--- Start of INFORMATION SHOWN ---

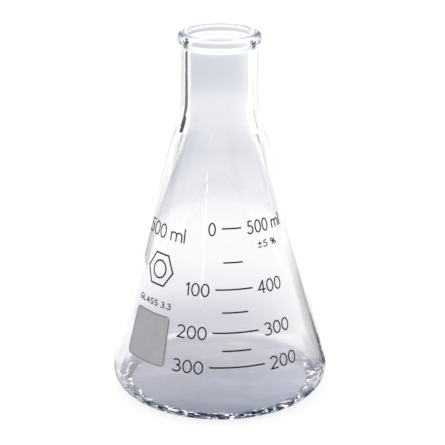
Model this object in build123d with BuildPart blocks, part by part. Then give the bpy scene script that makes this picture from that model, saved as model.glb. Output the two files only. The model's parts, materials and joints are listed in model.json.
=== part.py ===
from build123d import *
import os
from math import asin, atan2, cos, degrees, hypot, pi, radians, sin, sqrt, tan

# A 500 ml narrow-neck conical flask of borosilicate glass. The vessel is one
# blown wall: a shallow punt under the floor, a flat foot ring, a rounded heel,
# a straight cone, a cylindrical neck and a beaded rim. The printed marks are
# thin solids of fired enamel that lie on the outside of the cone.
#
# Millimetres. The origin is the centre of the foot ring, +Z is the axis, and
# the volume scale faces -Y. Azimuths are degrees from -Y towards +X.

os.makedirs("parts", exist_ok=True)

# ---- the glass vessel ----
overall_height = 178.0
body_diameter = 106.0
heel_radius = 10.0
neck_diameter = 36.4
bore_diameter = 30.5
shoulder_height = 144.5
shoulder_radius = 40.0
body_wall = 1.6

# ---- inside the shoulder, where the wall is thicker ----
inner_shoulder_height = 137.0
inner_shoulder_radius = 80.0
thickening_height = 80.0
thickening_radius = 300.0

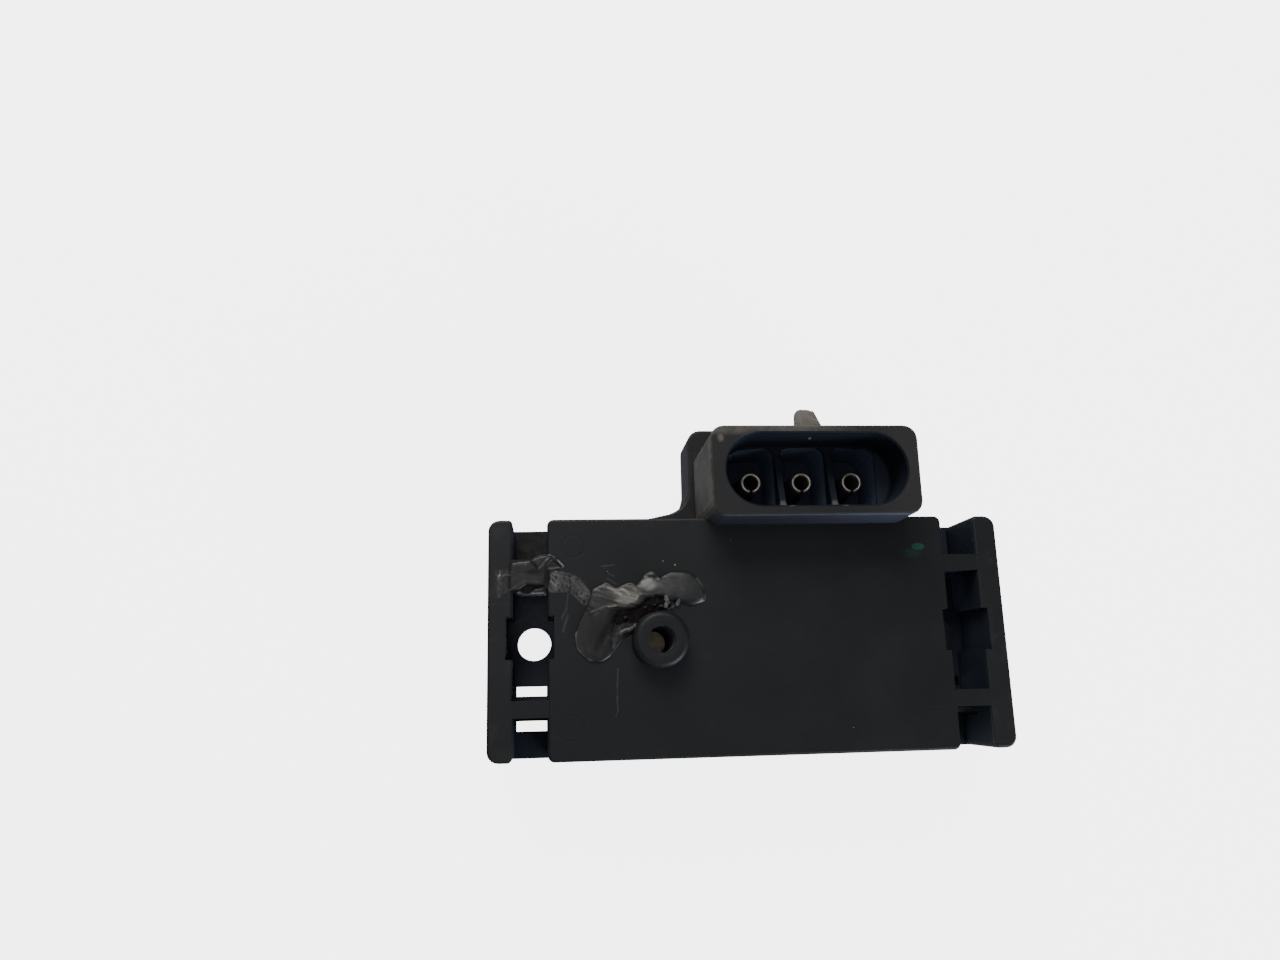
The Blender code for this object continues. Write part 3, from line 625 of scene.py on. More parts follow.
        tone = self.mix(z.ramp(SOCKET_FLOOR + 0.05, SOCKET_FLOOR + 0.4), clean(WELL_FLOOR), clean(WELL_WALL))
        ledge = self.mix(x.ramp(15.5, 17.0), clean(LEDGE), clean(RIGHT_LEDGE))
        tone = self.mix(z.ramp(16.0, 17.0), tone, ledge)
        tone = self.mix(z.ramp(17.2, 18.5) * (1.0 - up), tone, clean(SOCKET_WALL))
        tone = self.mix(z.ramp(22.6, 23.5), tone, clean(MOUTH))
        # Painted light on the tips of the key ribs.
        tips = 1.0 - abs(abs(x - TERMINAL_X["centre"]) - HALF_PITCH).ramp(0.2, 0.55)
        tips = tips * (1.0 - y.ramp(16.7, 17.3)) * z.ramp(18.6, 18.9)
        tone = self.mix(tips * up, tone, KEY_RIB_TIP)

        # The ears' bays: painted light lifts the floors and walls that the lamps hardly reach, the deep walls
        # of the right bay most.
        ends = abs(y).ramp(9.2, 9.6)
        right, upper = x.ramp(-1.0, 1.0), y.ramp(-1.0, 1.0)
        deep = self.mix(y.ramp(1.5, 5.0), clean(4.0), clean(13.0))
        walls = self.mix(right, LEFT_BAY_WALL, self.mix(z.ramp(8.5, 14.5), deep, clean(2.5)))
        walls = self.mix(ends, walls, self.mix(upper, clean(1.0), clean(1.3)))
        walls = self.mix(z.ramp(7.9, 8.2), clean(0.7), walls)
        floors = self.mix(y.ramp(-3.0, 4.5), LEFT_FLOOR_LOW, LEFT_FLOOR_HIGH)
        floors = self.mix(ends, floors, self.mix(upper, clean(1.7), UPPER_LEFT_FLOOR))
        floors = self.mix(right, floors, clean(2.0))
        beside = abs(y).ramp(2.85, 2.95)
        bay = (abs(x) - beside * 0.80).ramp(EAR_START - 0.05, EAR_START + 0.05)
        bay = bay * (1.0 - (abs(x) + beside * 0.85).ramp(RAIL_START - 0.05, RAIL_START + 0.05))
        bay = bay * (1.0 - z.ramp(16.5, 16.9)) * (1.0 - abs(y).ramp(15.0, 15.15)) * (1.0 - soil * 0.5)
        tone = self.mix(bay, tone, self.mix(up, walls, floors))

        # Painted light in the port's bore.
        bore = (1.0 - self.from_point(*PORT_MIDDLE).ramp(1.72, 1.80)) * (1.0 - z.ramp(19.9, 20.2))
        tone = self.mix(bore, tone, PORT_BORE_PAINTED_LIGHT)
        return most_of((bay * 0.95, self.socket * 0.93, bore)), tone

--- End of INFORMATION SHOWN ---
--- Start of INFORMATION SHOWN ---

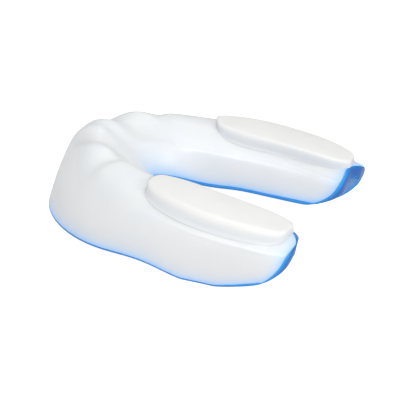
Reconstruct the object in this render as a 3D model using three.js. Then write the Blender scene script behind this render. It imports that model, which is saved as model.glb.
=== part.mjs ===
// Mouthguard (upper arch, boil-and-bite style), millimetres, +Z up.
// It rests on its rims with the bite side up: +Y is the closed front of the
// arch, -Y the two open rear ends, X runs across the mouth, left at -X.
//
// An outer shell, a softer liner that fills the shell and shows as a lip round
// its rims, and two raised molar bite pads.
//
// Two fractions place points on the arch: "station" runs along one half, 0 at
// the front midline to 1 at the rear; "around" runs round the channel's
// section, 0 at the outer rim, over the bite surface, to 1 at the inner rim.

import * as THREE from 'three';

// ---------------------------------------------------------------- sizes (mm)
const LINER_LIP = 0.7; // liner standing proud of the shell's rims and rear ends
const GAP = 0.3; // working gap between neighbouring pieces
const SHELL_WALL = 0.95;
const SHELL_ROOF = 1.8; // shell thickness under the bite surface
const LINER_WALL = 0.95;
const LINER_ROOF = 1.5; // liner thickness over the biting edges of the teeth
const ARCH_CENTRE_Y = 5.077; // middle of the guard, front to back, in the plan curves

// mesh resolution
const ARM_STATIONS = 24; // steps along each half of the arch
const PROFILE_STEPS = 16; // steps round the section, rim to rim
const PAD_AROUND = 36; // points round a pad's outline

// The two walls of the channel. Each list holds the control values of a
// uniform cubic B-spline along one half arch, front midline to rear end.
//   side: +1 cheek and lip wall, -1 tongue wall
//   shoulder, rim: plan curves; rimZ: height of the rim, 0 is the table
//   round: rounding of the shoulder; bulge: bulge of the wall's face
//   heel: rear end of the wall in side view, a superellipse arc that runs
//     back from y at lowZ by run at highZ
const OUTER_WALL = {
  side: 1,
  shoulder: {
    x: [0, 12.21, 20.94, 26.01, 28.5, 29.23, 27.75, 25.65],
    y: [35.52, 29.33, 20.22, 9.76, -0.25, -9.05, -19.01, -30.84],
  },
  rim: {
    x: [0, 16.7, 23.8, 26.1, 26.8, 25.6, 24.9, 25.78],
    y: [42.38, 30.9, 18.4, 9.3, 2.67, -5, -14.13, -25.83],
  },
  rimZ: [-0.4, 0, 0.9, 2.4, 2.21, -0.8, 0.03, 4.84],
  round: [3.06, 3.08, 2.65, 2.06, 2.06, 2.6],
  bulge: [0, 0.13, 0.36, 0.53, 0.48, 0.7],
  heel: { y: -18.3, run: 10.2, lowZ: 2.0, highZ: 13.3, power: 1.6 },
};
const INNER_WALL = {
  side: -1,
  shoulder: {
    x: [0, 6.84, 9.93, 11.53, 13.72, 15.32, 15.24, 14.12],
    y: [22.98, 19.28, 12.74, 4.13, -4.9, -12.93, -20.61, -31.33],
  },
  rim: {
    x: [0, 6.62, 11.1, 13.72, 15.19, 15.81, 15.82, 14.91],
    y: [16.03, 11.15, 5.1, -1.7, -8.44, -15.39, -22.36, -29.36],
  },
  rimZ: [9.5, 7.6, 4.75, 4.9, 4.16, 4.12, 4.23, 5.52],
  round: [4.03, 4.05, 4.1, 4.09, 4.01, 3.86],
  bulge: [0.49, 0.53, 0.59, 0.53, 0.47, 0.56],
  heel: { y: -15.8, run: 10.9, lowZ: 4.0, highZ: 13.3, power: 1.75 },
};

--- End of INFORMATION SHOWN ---

#### [SET PROBLEM]
Write out, from the lines above, only those from the line with "Model this object" to the line with "from math import", exactly as given, including the first and the last.

#### [ANSWER]
Model this object in build123d with BuildPart blocks, part by part. Then give the bpy scene script that makes this picture from that model, saved as model.glb. Output the two files only. The model's parts, materials and joints are listed in model.json.
=== part.py ===
from build123d import *
import os
from math import asin, atan2, cos, degrees, hypot, pi, radians, sin, sqrt, tan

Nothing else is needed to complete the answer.